Franz Ferdinand [You Could Have It So Much Better]

"Ist es nicht superärgerlich, dass viele Bands bereits vor eurer Gründung eure Songs nachgespielt haben?", lautete eine der Fragen treffsicher, als das Intro seine Community an einem Franz Ferdinand Interview partizipieren lies.



"here we are at the transmission party. i love you're friends, they're all so arty."
(do you want to)


"Oh, natürlich kann ich Menschen verstehen, die Popmusik (und wenn ich dieses Wort benutze, beziehe ich Soul, Reggae, Country und Rock mit ein – eben alles, was man als Schund bezeichnen könnte) verachten. Ich weiß, dass sie oft, beinahe immer, billig, einfallslos, schlecht geschrieben, aalglatt produziert, hirnverbrannt, repetitiv und pubertär ist (obwohl man mindestens vier dieser Adjektive anführen könnte, um die unablässige Mäkelei an Pop zu beschreiben, die man immer noch im Feuilleton findet)." Mit diesen Worten weiß der britische Schriftsteller Nick Hornby in seinem Buch "31 Songs" treffend das ambivalente Verhältnis gegenüber den bittersüßen Begehren der Popmusik zu beschreiben. Selbstverständlich kommt er dennoch zu dem Schluss – und eben jenem kann ich mich nur anschließen – dass es eben trotz alledem Songs gibt, die einen nicht mehr loslassen; auch wenn der Verstand sie schnell entlarvt, ihre in gut drei Minuten komprimierte Magie entzaubert, aber das Herz anhält für sie zu schlagen, die Begeisterung nicht abklingt.

Analog der alles erdrutschartig verändernden Veröffentlichung der Strokes im Jahr 2001 - der Rettung und des auf dem Fuße folgenden Untergangs des Rock - drehten sich die Medien letztes Jahr immer wieder im Kreis um diese eine britische Band mit dem verwegenen Namen. Typisch Britisch mag man gedacht haben, als man das erste Mal mit dem Namen konfrontiert wurde. Kaum ein anderes Volk kommt mit dieser gelassenen Selbstverständlichkeit daher und wagt solche Bezügen, nur um sie dann auch noch als geschickten Kunstgriff vermarkten zu können.
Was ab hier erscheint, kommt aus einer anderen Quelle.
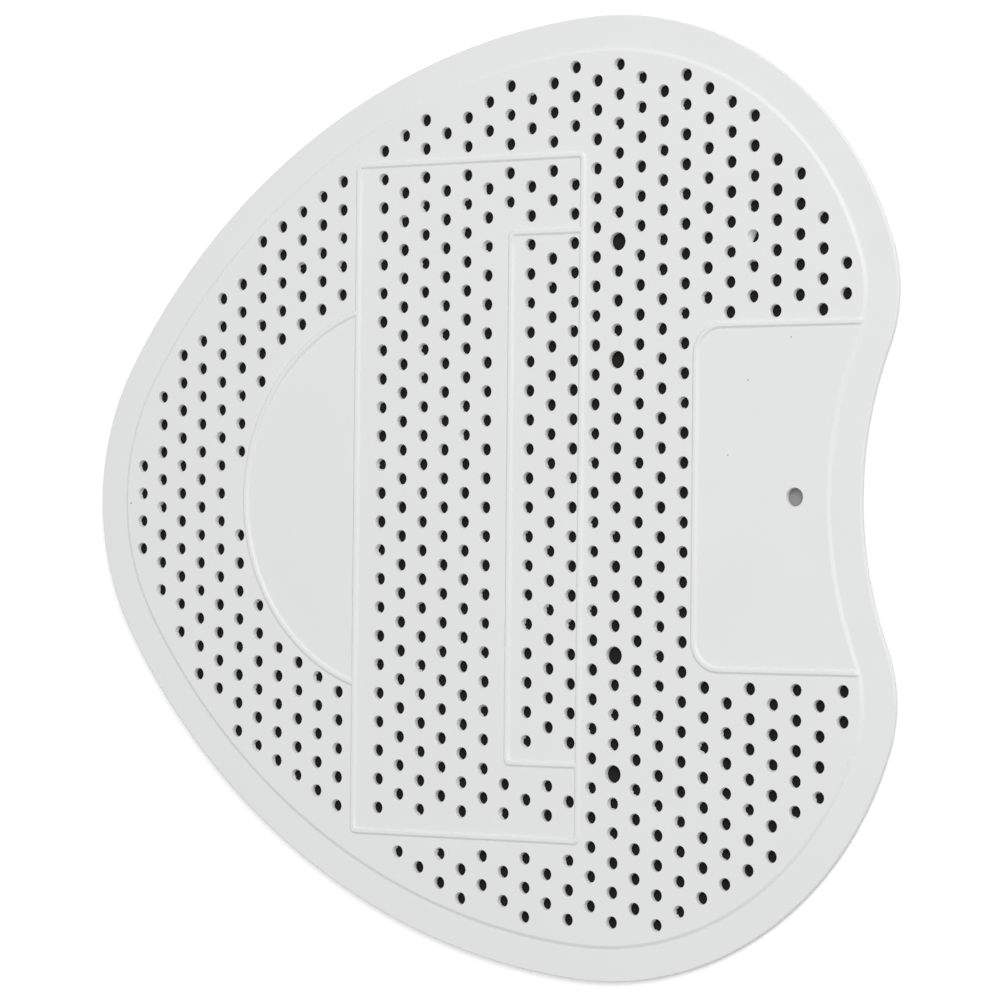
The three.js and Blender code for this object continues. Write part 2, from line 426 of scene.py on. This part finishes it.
def solid_holes():
    """Centre of every hole in the frame's solid mat, and the width of a round one as open."""
    solid = bmesh.new()
    solid.from_mesh(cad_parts["screen"].data)
    bmesh.ops.remove_doubles(solid, verts=solid.verts, dist=WELD_DISTANCE)
    upright = {f for f in solid.faces if abs(f.normal.z) < WALL_LIMIT}
    found = []
    while upright:
        wall, waiting = set(), [upright.pop()]
        while waiting:
            face = waiting.pop()
            wall.add(face)
            for edge in face.edges:
                for other in edge.link_faces:
                    if other in upright:
                        upright.remove(other)
                        waiting.append(other)
        xs = [v.co.x for f in wall for v in f.verts]
        ys = [v.co.y for f in wall for v in f.verts]
        side = max(xs) - min(xs)
        if side < WIDEST_HOLE and max(ys) - min(ys) < WIDEST_HOLE:
            centre = Vector(((max(xs) + min(xs)) / 2, (max(ys) + min(ys)) / 2))
            found.append((centre, 2 * side / math.sqrt(math.pi)))
    solid.free()
    return sorted(found, key=lambda hole: (round(hole[0].x, 5), round(hole[0].y, 5)))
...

Nur ein einziges Jahr ist vergangen seit dem sensationell gefeierten Debüt Album; nur ein Jahr, in welchem die Band pausenlos tourte, um zu der vorausschauenden Überlegung zu gelangen, das unentwegte Touren überraschend abzubrechen und sich direkt an den so gefürchteten Nachfolger zu begeben. "You Could Have It So Much Better", der Titel schon zwiespältig genug um ihn in die Eine – warum hast du nicht mehr dafür getan – oder die Andere Richtung – warum gibst du dich damit zufrieden – zu interpretieren. Wo sich die angesprochenen Strokes bei ihrem zweiten Album in Beliebigkeit verloren, machen Franz Ferdinand bei ihrem neuen Werk alles so erwartungsgemäß richtig, dass es überrascht. Zwischen Stagnation und Entwicklungsdrang gelingt es ihnen ihren Wiedererkennungswert enorm zu steigern, und dennoch dem Hörer kein zweites "Franz Ferdinand" zu präsentieren.
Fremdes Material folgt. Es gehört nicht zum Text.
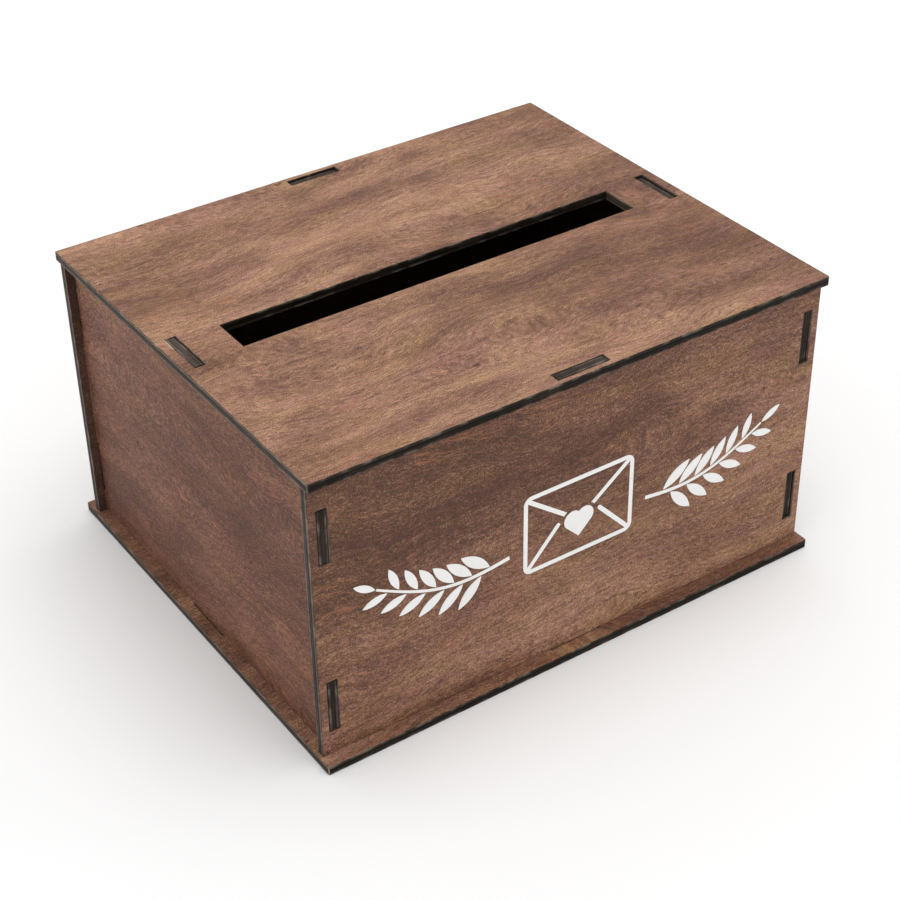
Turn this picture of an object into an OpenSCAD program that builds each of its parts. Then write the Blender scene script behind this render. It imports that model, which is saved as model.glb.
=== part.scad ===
// Wedding card box: six interlocking sheets of plywood, with a card slot in a lid that lifts off.
// The walls stand in mortises cut through the base, and their top tabs pass through the lid.
// Millimetres, +Z up. The origin is the middle of the underside, and the front faces -Y.

/* [Box] */
// Width of the lid, left to right
lid_w = 254; // [250:1:320]
// Depth of the lid, front to back
lid_d = 210; // [180:1:260]
// Height of the box, from the underside of the base to the top of the lid
box_h = 140; // [120:1:180]
// Thickness of every plywood sheet
ply = 4; // [3:0.5:5]
// Radius of the corners of the lid and the base
sheet_corner_r = 1; // [0.5:0.25:4]
// Radius of the corners of the front and back panels
wall_corner_r = 0.8; // [0.4:0.1:2.5]

/* [Overhangs and ledges] */
// How far the lid stands out past the faces of the front and back panels
lid_over_y = 3; // [2:0.5:8]
// How far the lid stands out past the ends of the front and back panels
lid_over_x = 1; // [0.5:0.5:4]
// How far the base stands out past the faces of the front and back panels
base_ledge_y = 6.5; // [4:0.5:12]
// How far the base stands out past the ends of the front and back panels
base_ledge_x = 1.5; // [1:0.5:6]
// From the ends of the front and back panels to the outer faces of the side panels
side_inset = 4.2; // [3:0.2:6]

/* [Tabs and mortises] */
// Length of every tab along its panel's edge
tab_len = 24.4; // [16:0.2:28]
// Gap between the faces of a tab and the long walls of its mortise
gap_side = 0.35; // [0.2:0.05:0.6]
// Gap between the ends of a tab and the short walls of its mortise
gap_end = 0.5; // [0.3:0.05:0.8]
// From the top and bottom edges of the walls to the middles of their corner joints
corner_joint_in = 24.5; // [20:0.5:28]
// How far the tabs of the front and left panels stop below the outside face
flush_drop = 0.1; // [0.05:0.05:0.5]
// How far the tabs of the back and right panels stop below the outside face
short_drop = 1; // [0.3:0.1:1.5]
// How far the bottom tabs stop above the underside of the base
foot_drop = 0.3; // [0.1:0.1:1]
// Where the lid has settled on its tabs, left to right
lid_play_x = 0.25; // [-0.25:0.05:0.25]
// Where the lid has settled on its tabs, front to back
lid_play_y = -0.15; // [-0.15:0.05:0.15]

/* [Card slot] */
// Length of the card slot
slot_len = 197.5; // [180:0.5:205]
// Width of the card slot
slot_w = 19.5; // [12:0.5:26]

/* [Front motif] */
// Thickness of the white film that the motif is cut from
film = 0.2; // [0.1:0.05:0.4]
// Width of the envelope
envelope_w = 56; // [50:1:60]
// Height of the envelope
envelope_h = 39; // [34:1:44]
// Width of the envelope's lines
line_w = 2; // [1.6:0.1:3]
// Width of the heart that seals the envelope
heart_w = 15; // [12:0.5:18]
// Space kept clear round the heart
heart_clear = 1.7; // [1:0.1:2.4]
// From the middle of the panel to the inner end of each sprig
sprig_start = 35; // [33:1:38]
// Length of each sprig's stem
sprig_len = 63; // [50:1:64]
// Leaves on each side of a sprig's stem
leaf_count = 6; // [4:1:7]
// Length of the largest leaf
leaf_len = 18; // [12:0.5:20]
// Width of a leaf over its length
leaf_slim = 0.3; // [0.25:0.01:0.4]

/* [Hidden] */

$fn = 48;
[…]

So ruppig wie die ersten Gitarren Klänge auf der Platte beginnen, hat die Band noch nie geklungen. Dennoch kann man sich selbst schon kurze Zeit später beobachten, wie der Fuß wippt und der Kopf nickt, wenn sich die gewohnten Four-To-The-Floor Rhythmen ausbreiten und Kapranos lakonisch die Melodie mit einem Lalala Gesang weiterführt. Auf wabernden Bass und minimalistisches Schlagzeug reduziert, wähnt man sich für Momente in einem dreckigen White Stripes Stück (Evil And A Heathen), nur um kurze Zeit später verspielte, pianobegleitete, mehrstimmige Popmelodien auf den Spuren von Lennon/McCartney zu entdecken (Eleanor Put Your Boots On) und ohne Ankündigung von Spaghettiwestern Anleihen überrascht zu werden. Der Glamour der späten Queen blitzt kurz auf (Fade Together) und eine spacige Bowie Orgel schmiegt sich kantig ins Ohr (Outsiders). Aber dies sind Alles nur Spitzen, nur kleine Verfeinerungen, welche die Musik der Band auffrischen und ihr Gespür für eingängige Popmelodien detailverliebt bereichern. Auf gewiefte Art bezieht man unzählige Querverweise in den schon jetzt typischen Franz Ferdinand Sound ein, verändert ad hoc Tempo und Rhythmus und gaukelt dem geneigten Zuhörer ein bequemes Gefühl der Gewohnheit vor; als würde man ein nie betretenes Haus besuchen, sich aber doch in jedem Raum zurechtfinden, weil es der gleiche Architekt plante, der auch für die eigenen vier Wände verantwortlich war. Besonders die von Piano und Akustikgitarre getragenen Stücke wie erwähntes Eleanor Put Your Boots On überraschen mit einer neuen Spielweise, die man von ihrem Debüt ausgehend nicht erwartet hatte, die musikalische Vielfältigkeit der Band jedoch unterstreichen: auch wenn sie für die erste Single Do You Want To - inklusive Anspielung auf Kylie Minouges I Sould Be So Lucky - fast gänzlich auf Strophen verzichten und mit refrainlastigen Songstrukturen im oberflächlichen Dancefloor zu wildern scheinen.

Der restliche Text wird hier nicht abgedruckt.